- _What you have to do_: Within the data below, state how many lines contain the string "piece". Provide the number only.

- _Data block_:
========================================

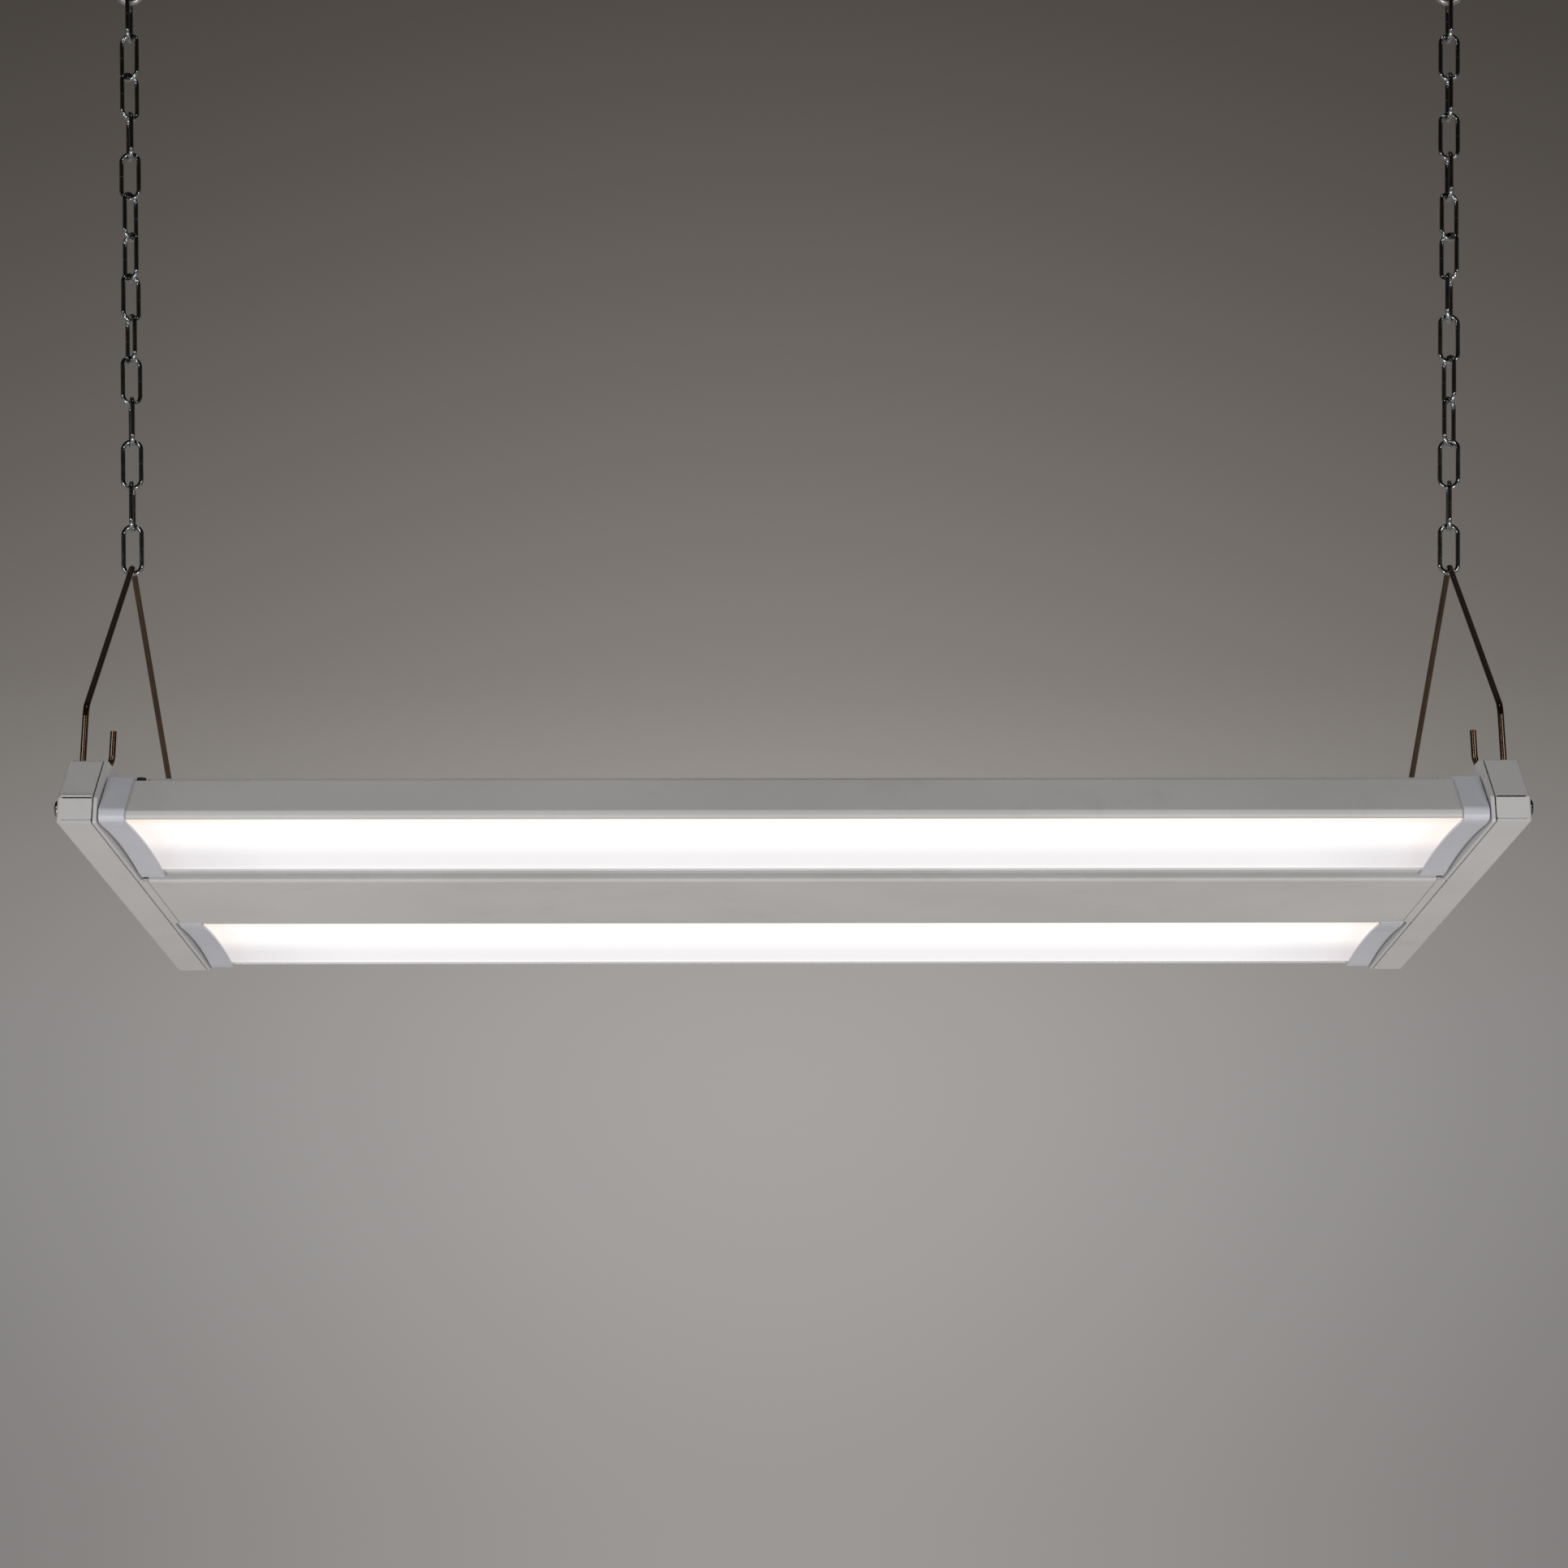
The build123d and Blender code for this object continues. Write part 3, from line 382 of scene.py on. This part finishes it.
paint = paint_material()
cap = cap_material()
lens = lens_material()
chain = plated_material("plated_chain", tone(136, 141, 142), tone(160, 165, 165), 0.09)
zinc = plated_material("zinc_hook", tone(130, 129, 127), tone(182, 181, 178), 0.26)
hanger = hanger_material()
screw = plated_material("dark_screw", tone(96, 92, 90), tone(150, 146, 142), 0.18)
board = plain_material("board_coat", tone(228, 228, 230), tone(236, 236, 237), 0.5)
chip = plain_material("phosphor_chip", tone(240, 214, 120), tone(246, 224, 140), 0.35)
lead = plain_material("lead_insulation", tone(26, 26, 27), tone(36, 36, 37), 0.45)
grommet = plain_material("rubber_grommet", tone(20, 20, 20), tone(30, 29, 29), 0.55)
driver = plain_material(
    "driver_sheet", tone(200, 200, 202), tone(214, 214, 216), 0.4, metallic=0.9
)
inlet = plain_material("inlet_plastic", tone(24, 24, 25), tone(34, 34, 36), 0.38)
# Near-black material for the beads in the channels' seams: painted shadow of the gap.
seam_shadow_fill = plain_material("painted_seam_shadow", tone(30, 27, 25), tone(48, 43, 39), 0.6)
blade = plain_material(
    "plated_blade", tone(200, 194, 176), tone(218, 212, 194), 0.24, metallic=1.0
)

# Material of every node whose name ends so
MATERIALS = {
    "hanger": hanger,
    "end_channel": paint,
    "end_plate": paint,
    "screws": screw,
    "housing": paint,
    "lens": lens,
    "board": board,
    "chips": chip,
    "lead": lead,
    "cap": cap,
    "tray": paint,
    "cover": paint,
    "driver": driver,
    "inlet": inlet,
    "blades": blade,
    "grommets": grommet,
    "hook": zinc,
}


def finish_of(name):
    """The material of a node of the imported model."""
    if "_link_" in name:
        return chain
    for ending, material in MATERIALS.items():
        if name.endswith(ending):
            return material
    raise ValueError("no material for " + name)


for name, piece in frame["nodes"].items():
    material = finish_of(name)
    if not piece.material_slots:
        piece.data.materials.append(material)
    for slot in piece.material_slots:
        slot.material = material


# ---------------------------------------------------------------- rolled edges of the end channels, and painted shadow in their seams
def bead(name, start_x, end_x, place_y, place_z, radius, material):
    """A rolled sheet edge, or a dark bead of painted seam shadow, along X with round ends, whose
    radius swells and dips a little.
    """
    straight = abs(end_x - start_x) / 2 - radius
    mesh = bmesh.new()
    bmesh.ops.create_uvsphere(mesh, u_segments=EDGE_RING, v_segments=EDGE_RINGS, radius=radius)
    bmesh.ops.rotate(mesh, verts=mesh.verts, matrix=Matrix.Rotation(math.pi / 2, 3, "Y"))
    for vert in mesh.verts:
        vert.co.x += math.copysign(straight, vert.co.x)
    long_edges = [edge for edge in mesh.edges if edge.calc_length() > straight / 2]
    bmesh.ops.subdivide_edges(mesh, edges=long_edges, cuts=EDGE_CUTS)
    for vert in mesh.verts:
        if abs(vert.co.x) < straight:
            turn = EDGE_WAVES * math.pi * vert.co.x / straight
            swell = 1.0 + EDGE_SWELL * math.sin(turn)
            vert.co.y *= swell
            vert.co.z *= swell
    centre = ((start_x + end_x) / 2, place_y, place_z)
    bmesh.ops.translate(mesh, verts=mesh.verts, vec=centre)
    data = bpy.data.meshes.new(name)
    mesh.to_mesh(data)
    mesh.free()
    data.polygons.foreach_set("use_smooth", [True] * len(data.polygons))
    data.materials.append(material)
    piece = bpy.data.objects.new(name, data)
    bpy.context.scene.collection.objects.link(piece)
    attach(piece, "lamp")


for side in SIDES:
    low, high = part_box(side + "_end_channel")
    if side == "left":
        outer_x, inner_x = low.x + CORNER, high.x - OPEN_EDGE
    else:
        outer_x, inner_x = high.x - CORNER, low.x + OPEN_EDGE
    for end, face_y, inwards in (("front", low.y, 1), ("rear", high.y, -1)):
        edge = f"{side}_{end}"
        seam_y = face_y + inwards * SEAM_DEPTH
        seam_z = low.z + FACE_HEIGHT
        # A dark bead in the seam under the slope: painted shadow of the seam's gap.
        bead(edge + "_slope_seam_shadow", inner_x, outer_x, seam_y, seam_z, SEAM_SHADOW_RADIUS, seam_shadow_fill)
        lip_y = face_y + inwards * LIP_DEPTH
        lip_z = seam_z + SEAM_SHADOW_RADIUS + LIP_RISE
        if side == "left":
            bead(edge + "_slope_lip", inner_x, outer_x, lip_y, lip_z, LIP, paint)
        fold_z = low.z + FOLD_HEIGHT
        bead(edge + "_face_fold", inner_x, outer_x, lip_y, fold_z, FOLD, paint)


# ---------------------------------------------------------------- stage
def floor():
    """A pale paper floor far below, which doesn't belong to the lamp."""
    mesh = bpy.data.meshes.new("studio_floor")
    half = FLOOR_SIZE / 2
    corners = [(-half, -half), (half, -half), (half, half), (-half, half)]
    mesh.from_pydata([(x, y, FLOOR_HEIGHT) for x, y in corners], [], [(0, 1, 2, 3)])
    piece = bpy.data.objects.new("studio_floor", mesh)
    bpy.context.scene.collection.objects.link(piece)
    made = Shader("studio_paper")
    mottle = made.noise(3.0, detail=3.0)
    made.set(
        Base_Color=made.blend(mottle, tone(150, 148, 146), tone(156, 154, 152)),
        Roughness=0.9,
        Emission_Color=tone(*FLOOR_GLOW),
        Emission_Strength=1.0,
    )
    mesh.materials.append(made.material)


def world():
    """A studio backdrop, pale behind the lamp and dark grey above it, in a dimmer room."""
    made = bpy.data.worlds.new("studio")
    bpy.context.scene.world = made
    made.use_nodes = True
    tree = made.node_tree
    direction = tree.nodes.new("ShaderNodeTexCoord").outputs["Generated"]
    parts = tree.nodes.new("ShaderNodeSeparateXYZ")
    tree.links.new(direction, parts.inputs[0])

    def ramp(axis, stops):
        """Tones or shares along an axis of the direction, whose values run from -1 to 1."""
        value = tree.nodes.new("ShaderNodeMapRange")
        value.inputs["From Min"].default_value = -1.0
        tree.links.new(parts.outputs[axis], value.inputs["Value"])
        made = tree.nodes.new("ShaderNodeValToRGB")
        made.color_ramp.interpolation = "CARDINAL"
        ready = made.color_ramp.elements
        for number, (position, level) in enumerate(stops):
            place = (position + 1) / 2
            stop = ready[number] if number < 2 else ready.new(place)
            stop.position = place
            is_share = isinstance(level, float)
            stop.color = (level, level, level, 1.0) if is_share else tone(*level)
        tree.links.new(value.outputs["Result"], made.inputs[0])
        return made.outputs[0]

    def multiply(first, second):
        made = tree.nodes.new("ShaderNodeMix")
        made.data_type = "RGBA"
        made.blend_type = "MULTIPLY"
        made.inputs[0].default_value = 1.0
        tree.links.new(first, made.inputs[6])
        tree.links.new(second, made.inputs[7])
        return made.outputs[2]

    shade = multiply(ramp("Z", BACKDROP), ramp("X", SIDE_FALL))
    shade = multiply(shade, ramp("Y", ROOM))
    tree.links.new(shade, tree.nodes["Background"].inputs["Color"])


def area_light(name, place, width, height, power, mirrored):
    """A softbox aimed at the lamp; one that isn't mirrored shows in no shiny wire."""
    data = bpy.data.lights.new(name, "AREA")
    data.shape = "RECTANGLE"
    data.size = width
    data.size_y = height
    data.energy = power
    softbox = bpy.data.objects.new(name, data)
    aim = Vector((0.0, 0.0, lamp_underside)) - Vector(place)
    softbox.location = place
    softbox.rotation_euler = aim.to_track_quat("-Z", "Y").to_euler()
    softbox.visible_camera = False
    softbox.visible_glossy = mirrored
    bpy.context.scene.collection.objects.link(softbox)


def camera():
    """The camera of the main view."""
    data = bpy.data.cameras.new("camera")
    data.lens = CAMERA_LENS
    data.sensor_width = CAMERA_SENSOR
    made = bpy.data.objects.new("camera", data)
    made.location = (CAMERA_SIDE, -CAMERA_DISTANCE, lamp_underside - CAMERA_DROP)
    up, roll, turn = (math.radians(angle) for angle in CAMERA_TURN)
    made.rotation_euler = (math.pi / 2 + up, roll, turn)
    bpy.context.scene.collection.objects.link(made)
    bpy.context.scene.camera = made


floor()
world()
for name, softbox in LIGHTS.items():
    area_light(name, *softbox)
camera()
bpy.context.scene.view_settings.view_transform = "Standard"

========================================

- _Written solution_: 9